Subqueries in the WHERE Clause of the Query

Subqueries can be present either in the FROM clause or in the WHERE clause of the query. This section explains how to use them in the WHERE clause.

The Syntax of the SELECT statement (definition of <subselect condition>) contains the definition of the operators you can use to compare the output of a subquery.

The comparison conditions ALL, ANY and IN a value to a list or subquery. They must be preceded by <, <=, =, <>, >=, > and followed by a subquery.

..rubric:: Example 1

Obtain all the rows of the incident view whose taxid is any of the taxid of the view flat_revenue that have a revenue greater than 2,500.

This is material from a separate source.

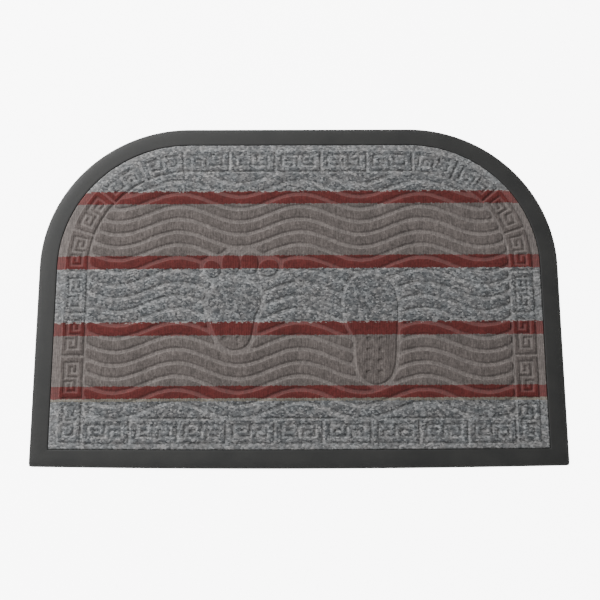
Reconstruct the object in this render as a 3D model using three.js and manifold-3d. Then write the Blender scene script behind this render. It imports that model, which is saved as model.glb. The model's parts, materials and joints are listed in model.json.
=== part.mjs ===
// A doormat for indoors or a porch: a moulded rubber base with a raised border, and a ribbed carpet of
// plastic yarn pressed into it. Millimetres. The mat lies flat on z = 0, X runs along its long side and Y
// towards the side whose two corners are rounded. The origin is the middle of its footprint.
import * as THREE from "three";
import { mergeVertices } from "three/addons/utils/BufferGeometryUtils.js";
import Module from "manifold-3d";

// Overall size. The front edge bows outwards, most in its middle, and DEPTH is measured there.
const WIDTH = 600;
const DEPTH = 403;
const FRONT_BOW = 3;
const CORNER_RADIUS = 170;
const BACK_Y = DEPTH / 2;
const CORNER_X = WIDTH / 2 - CORNER_RADIUS;
const CORNER_Y = BACK_Y - CORNER_RADIUS;
const FRONT_CORNER_Y = FRONT_BOW - DEPTH / 2;

// The border is a little narrower along the front, and its inner edge bows less than its outer one.
const BORDER_WIDTH = 20.5;
const FRONT_BORDER_WIDTH = 19;
const INNER_BOW_SHARE = 0.4;
const CORNER_STEPS = 20;
const FRONT_STEPS = 8;

// Heights above the surface that the mat lies on.
const TRAY_FLOOR_Z = 1.4;
const BORDER_Z = 3.2;
const PIECE_GAP = 0.3;
const PRESSED_Z = 3.9;
const RAISED_Z = 5.4;
const RAISED_ROOT_Z = 2.6;
const DIMPLE_FLOOR_Z = 4.1;
const CUT_CLEARANCE = 1;

// The base's section, from its underside outwards, up its rounded edge and in over the border.
const BASE_SECTION = [
  { inset: 0.7, z: 0 },
  { inset: 0, z: 0.7 },
  { inset: 0.2, z: 1.7 },
  { inset: 1.4, z: 2.5 },
  { inset: 6, z: 3 },
  { inset: BORDER_WIDTH - 0.8, z: BORDER_Z },
  { inset: BORDER_WIDTH, z: BORDER_Z - 0.6 },
  { inset: BORDER_WIDTH, z: TRAY_FLOOR_Z },
];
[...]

The following two queries are equivalent. In the first one we use the operator IN and in the other, we show how to use = ANY.

SELECT * FROM incident
WHERE taxid IN
    (SELECT taxid
     FROM flat_revenue
     WHERE revenue > 2500)

SELECT * FROM incident
WHERE taxid = ANY
    (SELECT taxid
     FROM flat_revenue
     WHERE revenue > 2500)

As in other databases, ANY can be used with other operators as well. E.g, taxid > ANY…, taxid < ANY…, etc.

..rubric:: Example 2

Obtain the rows of internet_inc whose id matches the id of a row of phone_inc.

SELECT *
FROM internet_inc AS a
WHERE EXISTS
    (SELECT b.PINC_ID
     FROM PHONE_INC AS b
     WHERE a.iinc_id = b.pinc_id)

In “Example 2” we are using the alias of the main query (internet_inc AS a) in the WHERE clause of the subquery.

At runtime, the queries that contain subqueries are converted into semijoins. A semijoin is a relational operation that returns all the rows of the left-side query that have a matching row in the right-side query. As with regular joins, the Server selects a semijoin method depending on the query.

The available methods for executing semijoins of subqueries are the following:

  1. Merge semijoin: processes rows that are already sorted by the join attributes. Whenever possible, Virtual DataPort selects this algorithm because is almost always the most efficient and with the lowest memory footprint.

    This method can only be selected when both sides of the join are sorted by the join attributes. If the data from both sides is obtained from JDBC or ODBC data sources, Virtual DataPort will retrieve the data sorted by the fields of the join attributes. To do this, it adds the clause ORDER BY to the query sent to the database.

  2. Hash semijoin: the subquery is executed and its results are stored in a hash table. Then, the Server begins processing the results of the main query and looks for matches in the hash table. After merge semijoin, this is the most efficient algorithm, although not always can be used.

  3. Nested semijoin: the subquery is executed once for each row of the main query’s results.

Virtual DataPort does not use statistics to choose the execution method of the semijoins.

As with regular joins, the query can override the algorithm selected by the Server to execute the subquery’s semijoin. To do this, add the SUBQUERYPLAN modifier to the CONTEXT clause of the subquery you want to modify its query plan. The Syntax of the CONTEXT clause contains the syntax of this modifier.

Note that the SUBQUERYPLAN modifier has to be indicated in the CONTEXT of the subquery you want to modify and not in the CONTEXT of the main query.

For example,

SELECT * FROM incidents
WHERE taxid IN
    (SELECT taxid
     FROM flat_revenue
     WHERE revenue > 2500 CONTEXT (SUBQUERYPLAN = NESTED ORDERED))

In this example, the query forces the Server to use the algorithm nested semijoin.